Museu do Rio mostra 50 anos da arte feita por esquizofrênicos

da Reuters, em SãoPaulo

Desde que pincéis e tintas entraram pela primeira vez no então chamado Centro Psiquiátrico Pedro 2º, no Rio de Janeiro, a produção artística dos internos não parou mais de crescer, gerando um novo meio de estudo médico e terapia para pessoas esquizofrênicas.

A qualidade artística de muitos dos trabalhos criados, assim como o grande interesse científico, fez com que a psiquiatra Nise da Silveira fundasse o Museu Imagens do Inconsciente, que completou cinquenta anos no mês passado. Durante esse tempo, a instituição, que possui um acervo de 350 mil peças, já realizou mais de 100 mostras no Brasil e no exterior.

Na próxima terça-feira, dia 11, em comemoração do cinquentenário da instituição, será inaugurada a "Mostra Retrospectiva" na sede localizada no Instituto Municipal Nise da Silveira, o antigo Centro Psiquiátrico, no Engenho de Dentro, zona norte do Rio de Janeiro.

Serão exibidas 140 obras de 35 artistas, entre elas as esculturas e pinturas de Adelina Gomes, que foi internada em 1937, aos 21 anos de idade, ao estrangular um gato após uma decepção amorosa.

Adelina foi uma das primeiras a frequentar o ateliê de pintura, dedicando-se às figuras de barro que impressionaram pela semelhança com as imagens datadas do período neolítico.

Outro destaque da mostra é Fernando Diniz, que foi preso e enviado a um manicômio ao ser pego nadando nu em Copacabana em 1944. Morto em 1998, Diniz deixou mais de 30 mil obras e viu o reconhecimento de seu trabalho em museus do Brasil e do exterior. Fez uso dos mais diferentes materiais, como em "Tapetes Digitais", onde usou lençóis do hospital, e os desenhos em série de caleidoscópios coloridos.

Emygdio de Barros e Raphael Domingues também estão na lista de pacientes mais antigos reconhecidos por seus trabalhos que têm obras expostas na mostra.

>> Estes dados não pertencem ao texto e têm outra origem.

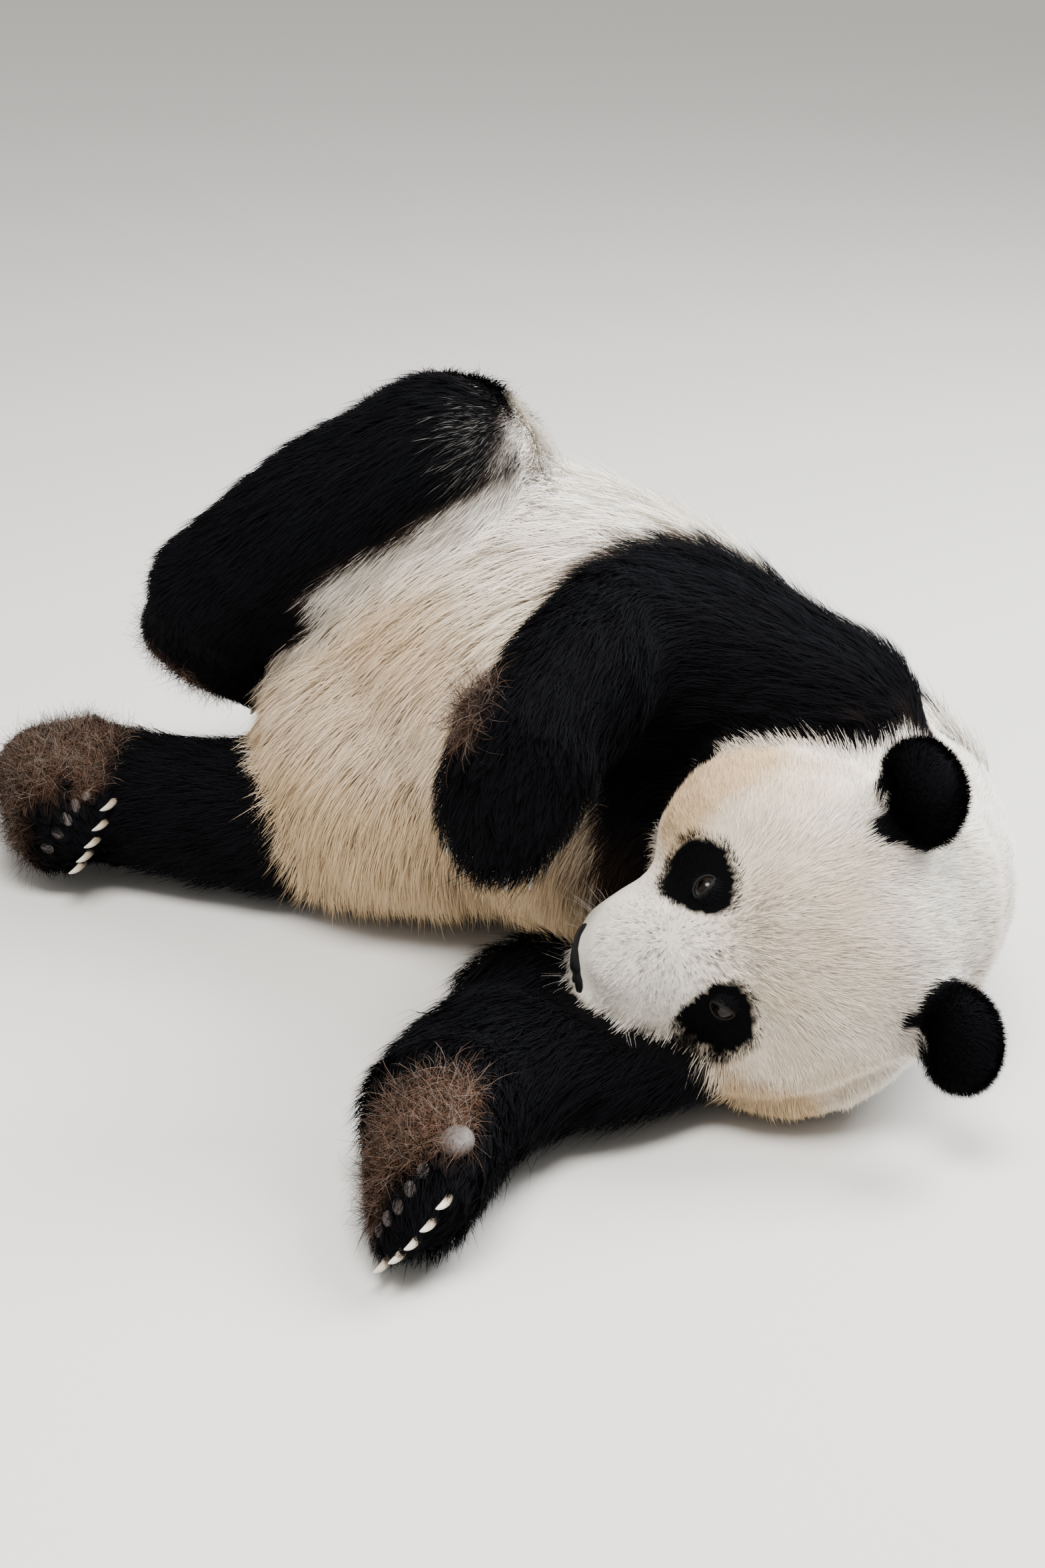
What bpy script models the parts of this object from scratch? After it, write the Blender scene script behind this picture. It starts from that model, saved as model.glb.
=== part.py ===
"""A giant panda at rest on its left side, at life size.

The animal lies on the floor with its belly to -Y, its back to +Y, its head to +X and its right side up.
Every stretch of flesh is modelled out to the tips of the coat.  The body is grown in five masses: the core
(head, neck and trunk) and the four legs.  Each mass is a union of tapered lengths that is remeshed, smoothed
and thinned, and is then parted at its joints with thin flat cuts.  Where two masses touch, one gives way to
the other.
"""

import math

import bmesh
import bpy
from mathutils import Matrix, Vector

# ---------------------------------------------------------------- driving dimensions, in metres

GAP = 0.0003          # width of the cuts at the joints
CLEARANCE = 0.0005    # space between masses that touch
VOXEL_CORE = 0.012    # grain of the remeshed head, neck and trunk
VOXEL_LEG = 0.008     # grain of the remeshed legs, whose paws carry the toes
FACES_CORE = 1380     # triangles left in each mass after thinning
FACES_LEG = 550
FACES_SMALL = 140

# The head: centre of the skull, and its three own directions.
HEAD_CENTRE = Vector((-0.055, 0.033, 0.153))
HEAD_FACING = Vector((-0.181, -0.983, -0.011)).normalized()    # out along the muzzle
HEAD_CROWN = Vector((0.913, -0.172, 0.368)).normalized()       # up through the crown
HEAD_RIGHT = HEAD_FACING.cross(HEAD_CROWN).normalized()        # to the animal's right ear

EYE_RADIUS = 0.0125
EYE_FORWARD, EYE_UP, EYE_OUT = 0.093, 0.054, 0.0455
EYE_GAZE = (0.62, 0.52, 0.59)                                  # forward, up and out
EAR_FORWARD, EAR_UP, EAR_OUT = -0.072, 0.128, 0.100
EAR_RADII = (0.036, 0.050, 0.050)
NOSE_FORWARD, NOSE_UP, NOSE_OUT = 0.175, -0.040, -0.004
NOSE_RADII = (0.010, 0.033, 0.018)

CLAW_LENGTH = 0.034
CLAW_WIDTH = 0.0041
TOES = 5


def at(x, y, z, wide, thick=None):
    """A station: where the flesh is centred, and half its width and thickness there."""
    return (Vector((x, y, z)), wide, wide if thick is None else thick)


# The trunk from the rump to the nape.
TRUNK = (
    at(-0.985, 0.150, 0.165, 0.080, 0.090),
    at(-0.900, 0.150, 0.188, 0.175, 0.172),
    at(-0.780, 0.145, 0.203, 0.215, 0.204),
    at(-0.630, 0.125, 0.210, 0.235, 0.213),
    at(-0.480, 0.118, 0.206, 0.235, 0.210),
    at(-0.350, 0.125, 0.188, 0.220, 0.190),
    at(-0.240, 0.145, 0.175, 0.190, 0.173),
    at(-0.150, 0.155, 0.170, 0.160, 0.158),
    at(-0.070, 0.150, 0.162, 0.120, 0.124),
    at(-0.025, 0.125, 0.158, 0.096, 0.112),
)
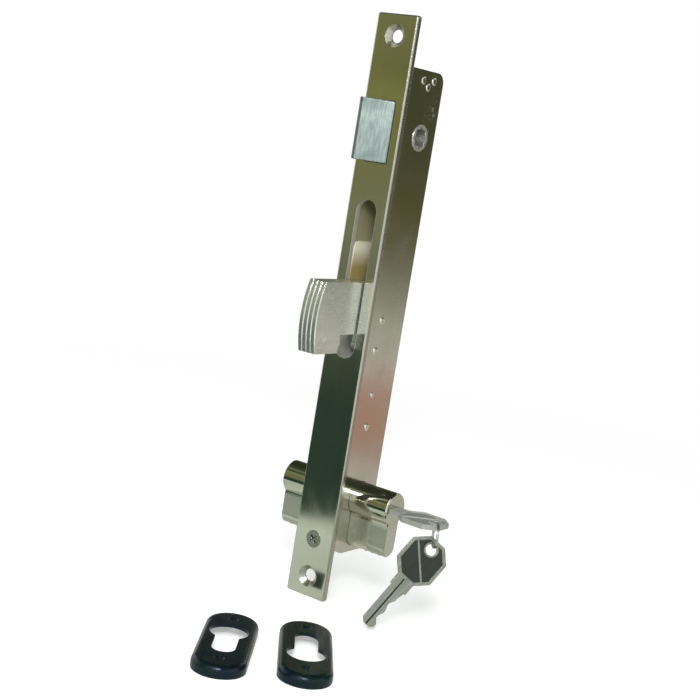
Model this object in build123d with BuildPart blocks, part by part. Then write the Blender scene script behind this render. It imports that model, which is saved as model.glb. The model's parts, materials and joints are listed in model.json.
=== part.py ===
from build123d import *
import math
import os

os.makedirs("parts", exist_ok=True)

# A narrow-stile mortice lock with its cylinder, keys and two escutcheons, in millimetres.
# X runs across the faceplate, Y runs back into the door, Z runs up along the lock.
# The origin is at the middle of the faceplate's back face, half way up, where the door's edge meets it.

# Faceplate
faceplate_width = 23.0
faceplate_length = 287.0
faceplate_thickness = 3.0
faceplate_corner_radius = 1.2
faceplate_edge_radius = 0.9
fixing_hole_inset = 10.3
fixing_hole_radius = 3.1
fixing_sink_radius = 5.4
sink_angle = 90

# Case, folded from sheet, with a flat cover on its right side
case_width = 17.0
case_back = 32.9
case_bottom = -121.0
case_top = 120.5
case_sheet = 1.2
case_rear_radius = 5.5
case_front_radius = 12.0
tab_length = 12.0
tab_depth = 2.0
tab_height_shares = (0.22, 0.74)

# Swing bolt, a pack of four plies that turns about a pin
pivot_back = 13.3
pivot_height = -2.0
pivot_radius = 3.0
ply_thickness = 2.5
bolt_tip_radius = 49.7
bolt_flush_gap = 0.1
bolt_back_gap = 0.4
hook_front = -15.8
hook_depth = 9.0
outer_boss_radius = 5.0
inner_boss_radius = 6.4
bolt_edge_cut = 0.35
bush_wall = 0.8
bolt_rivet_radius = 1.6
bolt_rivet_inset = 7.0
bolt_rivet_margin = 6.8
slot_side_gap = 0.8
slot_bottom_gap = 3.8
slot_top_gap = 8.6

# Drive between the cylinder's cam and the bolt's tail
quarter_turn = 90
slide_stroke = 17.0
slider_thickness = 2.3
slider_pin_radius = 1.8
tail_wall = 1.9
path_gap = 0.2
path_sway_share = 0.08
guide_pin_radius = 1.8
guide_pin_back = 15.1
guide_pin_heights = (-56.0, -39.5)
slider_wall = 1.3
slider_front_wall = 2.2
stop_pin_radius = 2.2
stop_pin_back = 11.7
stop_pin_height = -17.1
stop_gap = 0.2
heel_width = 3.3
heel_drop = 14.4

# Euro-profile cylinder
cylinder_back = 18.6
cylinder_height = -93.0
barrel_radius = 8.5
lug_width = 10.0
lug_drop = 24.5
right_half = 31.0
left_half = 34.0
cam_slot_half = 5.3
cam_slot_drop = 15.3
cam_radius = 15.0
cam_tip_radius = 2.2
cam_root_share = 1.15
cam_half = 4.2
plug_radius = 6.5
plug_rim_radius = 7.1
plug_rim_depth = 1.0
plug_end = 4.4
barrel_chamfer = 0.6
lug_flat_start = 21.0
lug_flat_depth = 0.35
cylinder_screw_drop = 21.0
cylinder_screw_radius = 2.5
screw_head_radius = 4.4
screw_point_past = 4.0
recess_width = 1.1
recess_length = 5.0
recess_depth = 1.8
clip_thickness = 0.7
clip_width = 1.6
clip_groove_depth = 0.7
clip_mouth = 5.0
coupler_length = 8.0
coupler_width = 3.2
coupler_depth = 3.6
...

O público também poderá apreciar trabalhos de frequentadores atuais do ateliê, uma prova da vitalidade do museu. Diariamente, o instituto recebe cerca de 30 pessoas, entre internos e não internos, para a realização de atividades artísticas.

As comemorações continuam em julho, no Centro Cultural da Saúde, com a exposição "5 Artistas de Engenho de Dentro", que mostrará os trabalhos de Carlos Pertuis, Abelardo Corrêa, Arthur Amora, Geraldo Aragão e Emygdio.

Arte marginal

Radicalmente oposta às práticas invasivas de tratamento psiquiátrico, como a lobotomia e o eletrochoque, Nise da Silveira foi afastada da profissão ao ser presa durante a ditadura de Getúlio Vargas, em 1936. Anistiada, foi trabalhar no Centro Psiquiátrico que hoje leva seu nome.

Morta há três anos, a psiquiatra escreveu em seu livro "Mundo das Imagens" (1992), que as atividades terapêuticas teriam de ser absolutamente livres e espontâneas, sem intervenções de monitores e num ambiente acolhedor.

Os pacientes dos ateliês são em geral esquizofrênicos - pessoas que perdem o contato com a realidade e criam para si um mundo imaginário. Com as atividades artísticas, eles dão formas aos seus tumultos internos, criando uma nova linguagem e possibilitando ao médico uma outra forma de comunicação.

"As imagens do inconsciente são apenas uma linguagem simbólica que o psiquiatra tem por dever decifrar. Mas ninguém impede que essas imagens e sinais sejam, além do mais, harmoniosos, sedutores, dramáticos, vivos ou belos, constituindo em si verdadeiras obras de arte", escreveu o crítico de arte Mário Pedrosa em 1947, no jornal "Correio da Manhã".

O texto defendia a primeira mostra realizada pelo ateliê, três meses depois da sua inauguração, em 1946. A exposição causou polêmica, levando à imprensa o debate sobre o reconhecimento ou não do valor artístico das obras.

Hoje, esse tipo de produção ganhou instituições próprias, como o Museu de Arte Bruta, em Lausanne, na Suíça. No Brasil, integrou um módulo da Mostra do Redescobrimento no ano de 2000 e até esta sexta-feira, o Instituto Itaú Cultural acolhe a exposição "Pioneiro Palatnik", um dos criadores da arte cinética e colaborador por vários anos de Nise da Silveira.